Fatigue mounted on the Viking side but they clung in the battle. One fyrd unit fell sending a huscarl force barreling forward in pursuit. Here it fell afoul of the Saxon reserve force and it was forced to struggle against two Saxon units. At this stage the outcomes for the Northmen looked bleak. Despite a rush of initial command dice from the cup, two Huscarl units were each beaten in turn by a single Lesser Fyrd unit. 

Finally the Viking left plodded through the rough terrain. 

The Beserker were finally in position. 

The red numbers indicate the numerous points of damage/fatigue suffered by the Vikings who were clinging on. 

The archer unit turned the flank of the furthest Saxon unit and routed it in one turn. Their shieldwall did not protect against flank attack. The archers continued straight into the next Saxon force inflicting more wounds. 

The pursuing huscarl unit fell leaving a hole in the battle line. A thegn unit surged through. 

The beserker charge with impact smashing a Saxon unit. Now Bloodaxe furiously sent orders to the Viking units on their left to turn toward the centre. But the terrain slowed their relief march. 

The centre near the end. On the left the beserker were almost across the hill after breaking two units. With two huscarl units fallen Bloodaxe stood alone with the last remaining. It needed only a single hit to rout it. A unit of Saxon thegns has broken right through and would soon be in position to threaten the Viking camp. The archer unit's pursuit and destructive charge had finally stopped but it had inflicted many hits. All other Viking units had fallen in this area (3 alone in the final turn.) 
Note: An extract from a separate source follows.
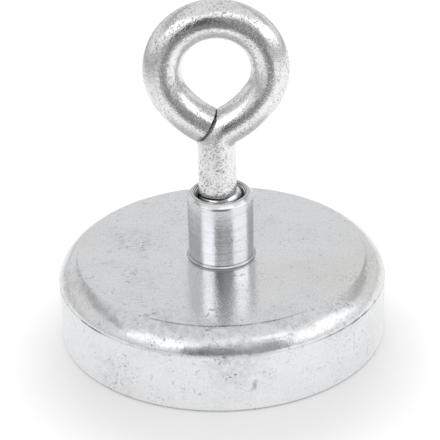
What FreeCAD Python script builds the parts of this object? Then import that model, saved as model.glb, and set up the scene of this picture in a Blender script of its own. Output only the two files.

The other angle. Viking units were sparse but the Saxon army had fallen from 13 units of heavy foot to just four. Their army had broken. Bloodaxe had reached his demoralisation point and if he rolled a 1 for his huscarl unit these too would rout ensuring a mutual break. However this was not to be and Eric Bloodaxe's iron resolve held his men in place. 

It has been close ... very close. The initial combats and command dice favoured the Saxons but (as usual with sword and spear) momentum usually shifts. The Vikings steadily took units from the Saxons who sustained over 30 points of damage as 8 of their 13 heavy foot units were lost. The Vikings in turn lost six - three in the final turn almost routing their army. For the Vikings, finally turning both flanks won the day although the deeper formation of the Saxons certainly wore down the main Danish line. Athelstan did not try to bring his superior numbers to bear but instead used the terrrain to wedge his army in then funneled troops in from the back as the front line fell. For a game that essentially used only heavy foot units (about 24 in all) both players certainly had fun and felt it was a more tactically interesting game than it might appear on paper. 

The impossible had happened. Athelstan's grab for total power and widespread tyranny had been temporarily halted. Bloodaxe was triumphant. Sound the horns and prepare the meadhall! Danelaw and Northumbria remained free. But Eric would need to reorganise his forces as Athelstan would be sure to draw on his reserves of manpower and return for another attack. Time would tell.